'''
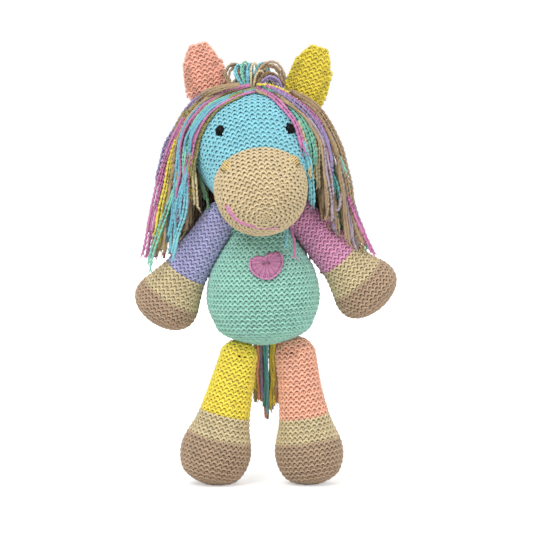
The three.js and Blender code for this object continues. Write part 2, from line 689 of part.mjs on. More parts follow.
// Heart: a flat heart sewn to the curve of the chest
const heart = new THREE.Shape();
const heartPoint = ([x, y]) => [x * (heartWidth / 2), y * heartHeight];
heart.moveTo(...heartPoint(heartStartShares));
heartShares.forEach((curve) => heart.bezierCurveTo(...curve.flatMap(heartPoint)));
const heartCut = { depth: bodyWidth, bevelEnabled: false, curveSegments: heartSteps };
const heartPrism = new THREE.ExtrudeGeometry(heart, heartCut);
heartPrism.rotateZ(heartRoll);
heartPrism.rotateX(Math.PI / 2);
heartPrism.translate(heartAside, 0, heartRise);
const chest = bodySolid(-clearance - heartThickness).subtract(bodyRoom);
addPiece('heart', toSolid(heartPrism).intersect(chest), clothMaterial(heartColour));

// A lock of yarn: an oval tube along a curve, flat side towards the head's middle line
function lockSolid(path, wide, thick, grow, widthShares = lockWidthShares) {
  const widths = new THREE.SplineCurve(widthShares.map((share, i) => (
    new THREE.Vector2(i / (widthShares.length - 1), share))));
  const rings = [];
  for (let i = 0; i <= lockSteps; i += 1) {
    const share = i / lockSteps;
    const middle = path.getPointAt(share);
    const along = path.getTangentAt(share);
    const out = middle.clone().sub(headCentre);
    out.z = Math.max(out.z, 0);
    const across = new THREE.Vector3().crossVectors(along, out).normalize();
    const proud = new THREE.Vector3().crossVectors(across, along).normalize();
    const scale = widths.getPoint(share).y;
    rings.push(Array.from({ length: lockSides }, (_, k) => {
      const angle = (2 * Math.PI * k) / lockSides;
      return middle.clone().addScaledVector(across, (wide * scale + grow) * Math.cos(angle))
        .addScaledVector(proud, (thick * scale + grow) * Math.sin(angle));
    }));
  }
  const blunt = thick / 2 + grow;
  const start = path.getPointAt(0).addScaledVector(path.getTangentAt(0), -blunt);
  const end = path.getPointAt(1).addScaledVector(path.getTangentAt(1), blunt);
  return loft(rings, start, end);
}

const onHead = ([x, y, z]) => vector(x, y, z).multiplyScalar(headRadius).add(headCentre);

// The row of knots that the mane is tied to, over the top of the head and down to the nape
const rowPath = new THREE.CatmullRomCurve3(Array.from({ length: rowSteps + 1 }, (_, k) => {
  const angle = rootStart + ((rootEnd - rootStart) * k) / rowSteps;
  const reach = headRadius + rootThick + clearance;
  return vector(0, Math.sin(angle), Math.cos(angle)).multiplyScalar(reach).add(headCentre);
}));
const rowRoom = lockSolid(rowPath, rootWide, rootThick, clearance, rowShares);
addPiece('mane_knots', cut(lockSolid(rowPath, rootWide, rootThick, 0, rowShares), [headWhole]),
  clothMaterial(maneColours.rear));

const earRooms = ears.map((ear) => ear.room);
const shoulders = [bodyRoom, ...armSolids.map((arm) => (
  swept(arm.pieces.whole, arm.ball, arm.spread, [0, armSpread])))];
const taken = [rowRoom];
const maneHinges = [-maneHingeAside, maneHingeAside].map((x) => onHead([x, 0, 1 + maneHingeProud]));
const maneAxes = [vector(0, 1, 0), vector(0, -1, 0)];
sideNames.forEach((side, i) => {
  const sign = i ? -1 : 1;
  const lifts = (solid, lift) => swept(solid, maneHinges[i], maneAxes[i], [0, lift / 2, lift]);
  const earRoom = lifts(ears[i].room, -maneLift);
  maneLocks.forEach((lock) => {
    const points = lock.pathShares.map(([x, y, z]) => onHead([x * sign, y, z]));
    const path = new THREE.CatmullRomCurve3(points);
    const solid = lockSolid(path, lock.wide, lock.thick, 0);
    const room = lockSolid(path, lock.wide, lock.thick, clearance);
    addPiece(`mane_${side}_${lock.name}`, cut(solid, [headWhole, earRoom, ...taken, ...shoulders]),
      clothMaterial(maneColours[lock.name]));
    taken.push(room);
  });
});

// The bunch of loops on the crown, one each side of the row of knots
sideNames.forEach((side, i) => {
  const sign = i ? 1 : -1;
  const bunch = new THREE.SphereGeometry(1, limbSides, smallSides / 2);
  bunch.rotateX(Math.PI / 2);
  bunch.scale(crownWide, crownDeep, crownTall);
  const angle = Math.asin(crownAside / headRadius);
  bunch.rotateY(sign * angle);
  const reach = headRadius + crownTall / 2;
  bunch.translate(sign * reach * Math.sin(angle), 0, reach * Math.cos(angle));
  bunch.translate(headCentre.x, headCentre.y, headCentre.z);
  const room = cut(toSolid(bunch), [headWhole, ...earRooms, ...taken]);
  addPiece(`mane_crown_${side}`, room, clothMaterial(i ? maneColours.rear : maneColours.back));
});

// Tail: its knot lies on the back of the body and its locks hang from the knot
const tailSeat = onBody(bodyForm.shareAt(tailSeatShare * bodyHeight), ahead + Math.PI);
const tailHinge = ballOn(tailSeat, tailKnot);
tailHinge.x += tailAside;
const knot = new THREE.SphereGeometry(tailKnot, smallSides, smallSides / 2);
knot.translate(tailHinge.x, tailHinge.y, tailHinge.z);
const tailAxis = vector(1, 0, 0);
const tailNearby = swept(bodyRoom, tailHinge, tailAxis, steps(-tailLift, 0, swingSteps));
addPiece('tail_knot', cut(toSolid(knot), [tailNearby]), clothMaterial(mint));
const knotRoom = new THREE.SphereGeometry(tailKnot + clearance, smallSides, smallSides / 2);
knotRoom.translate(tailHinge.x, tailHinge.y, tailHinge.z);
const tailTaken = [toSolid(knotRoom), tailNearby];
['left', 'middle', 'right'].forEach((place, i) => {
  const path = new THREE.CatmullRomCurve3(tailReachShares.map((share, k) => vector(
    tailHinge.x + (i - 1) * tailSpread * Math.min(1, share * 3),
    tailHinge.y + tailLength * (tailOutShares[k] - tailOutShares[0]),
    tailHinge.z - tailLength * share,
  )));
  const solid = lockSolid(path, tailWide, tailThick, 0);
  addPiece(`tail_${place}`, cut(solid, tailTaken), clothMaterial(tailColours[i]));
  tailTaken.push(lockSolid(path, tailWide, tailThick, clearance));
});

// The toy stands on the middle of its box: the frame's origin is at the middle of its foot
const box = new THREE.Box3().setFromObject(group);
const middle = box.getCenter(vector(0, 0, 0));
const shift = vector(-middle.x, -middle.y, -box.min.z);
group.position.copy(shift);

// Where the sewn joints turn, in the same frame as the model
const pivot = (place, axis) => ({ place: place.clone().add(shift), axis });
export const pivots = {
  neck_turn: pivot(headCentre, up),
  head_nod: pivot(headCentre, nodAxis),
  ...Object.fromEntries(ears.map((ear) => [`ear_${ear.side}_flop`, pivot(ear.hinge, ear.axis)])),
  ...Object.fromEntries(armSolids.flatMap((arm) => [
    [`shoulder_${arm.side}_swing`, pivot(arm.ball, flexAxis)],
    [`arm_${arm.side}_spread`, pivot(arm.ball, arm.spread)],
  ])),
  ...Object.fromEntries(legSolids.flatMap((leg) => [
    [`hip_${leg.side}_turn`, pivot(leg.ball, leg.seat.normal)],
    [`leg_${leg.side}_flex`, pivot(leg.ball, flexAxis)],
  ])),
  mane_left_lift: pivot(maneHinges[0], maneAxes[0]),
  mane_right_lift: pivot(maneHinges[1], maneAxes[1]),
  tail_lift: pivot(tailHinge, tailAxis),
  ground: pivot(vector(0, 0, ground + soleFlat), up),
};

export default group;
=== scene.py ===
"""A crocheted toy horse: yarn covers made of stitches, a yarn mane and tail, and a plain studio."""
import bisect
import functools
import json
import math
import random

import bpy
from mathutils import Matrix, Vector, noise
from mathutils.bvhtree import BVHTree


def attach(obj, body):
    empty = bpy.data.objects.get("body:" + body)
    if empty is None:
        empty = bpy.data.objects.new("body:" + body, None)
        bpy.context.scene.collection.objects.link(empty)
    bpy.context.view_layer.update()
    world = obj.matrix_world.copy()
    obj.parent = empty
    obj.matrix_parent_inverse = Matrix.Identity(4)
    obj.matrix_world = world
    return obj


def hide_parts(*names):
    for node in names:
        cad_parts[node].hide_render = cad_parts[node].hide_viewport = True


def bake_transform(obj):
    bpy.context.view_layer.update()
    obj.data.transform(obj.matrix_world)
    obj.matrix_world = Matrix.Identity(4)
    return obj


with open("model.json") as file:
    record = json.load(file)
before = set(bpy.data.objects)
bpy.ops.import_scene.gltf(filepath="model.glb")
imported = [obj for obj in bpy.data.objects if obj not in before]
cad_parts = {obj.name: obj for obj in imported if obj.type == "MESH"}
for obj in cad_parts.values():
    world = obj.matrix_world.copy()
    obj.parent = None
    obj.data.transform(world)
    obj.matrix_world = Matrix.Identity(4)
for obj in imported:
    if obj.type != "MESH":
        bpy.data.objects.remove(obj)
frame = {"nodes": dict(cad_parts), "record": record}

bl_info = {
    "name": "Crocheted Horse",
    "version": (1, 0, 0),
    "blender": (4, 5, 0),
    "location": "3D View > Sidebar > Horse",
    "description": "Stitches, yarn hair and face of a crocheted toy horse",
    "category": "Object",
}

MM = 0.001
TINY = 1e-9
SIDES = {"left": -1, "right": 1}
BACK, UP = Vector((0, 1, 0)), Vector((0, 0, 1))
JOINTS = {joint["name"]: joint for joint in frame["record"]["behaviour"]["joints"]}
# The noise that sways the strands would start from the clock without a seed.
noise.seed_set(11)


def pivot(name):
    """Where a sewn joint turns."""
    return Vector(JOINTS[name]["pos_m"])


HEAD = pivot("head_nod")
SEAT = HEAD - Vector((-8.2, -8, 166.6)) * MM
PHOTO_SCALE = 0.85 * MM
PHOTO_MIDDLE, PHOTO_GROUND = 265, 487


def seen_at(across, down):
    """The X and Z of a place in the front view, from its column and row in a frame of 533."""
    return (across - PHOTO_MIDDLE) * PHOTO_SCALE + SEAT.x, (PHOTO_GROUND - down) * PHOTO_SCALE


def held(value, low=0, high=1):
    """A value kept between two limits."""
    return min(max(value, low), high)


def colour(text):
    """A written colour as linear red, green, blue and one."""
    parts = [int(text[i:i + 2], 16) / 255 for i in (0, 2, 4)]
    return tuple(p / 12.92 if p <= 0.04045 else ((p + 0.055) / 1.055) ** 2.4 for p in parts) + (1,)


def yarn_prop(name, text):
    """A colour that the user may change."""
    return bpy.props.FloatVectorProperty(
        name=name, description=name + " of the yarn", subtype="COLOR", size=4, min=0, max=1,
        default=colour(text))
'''
» EXERCISE BRIEF
Reproduce exactly the lines from the line with "obj.matrix_world = world" to the line with "record = json.load(file)", both end lines included.

» COMPLETE ANSWER
    obj.matrix_world = world
    return obj


def hide_parts(*names):
    for node in names:
        cad_parts[node].hide_render = cad_parts[node].hide_viewport = True


def bake_transform(obj):
    bpy.context.view_layer.update()
    obj.data.transform(obj.matrix_world)
    obj.matrix_world = Matrix.Identity(4)
    return obj


with open("model.json") as file:
    record = json.load(file)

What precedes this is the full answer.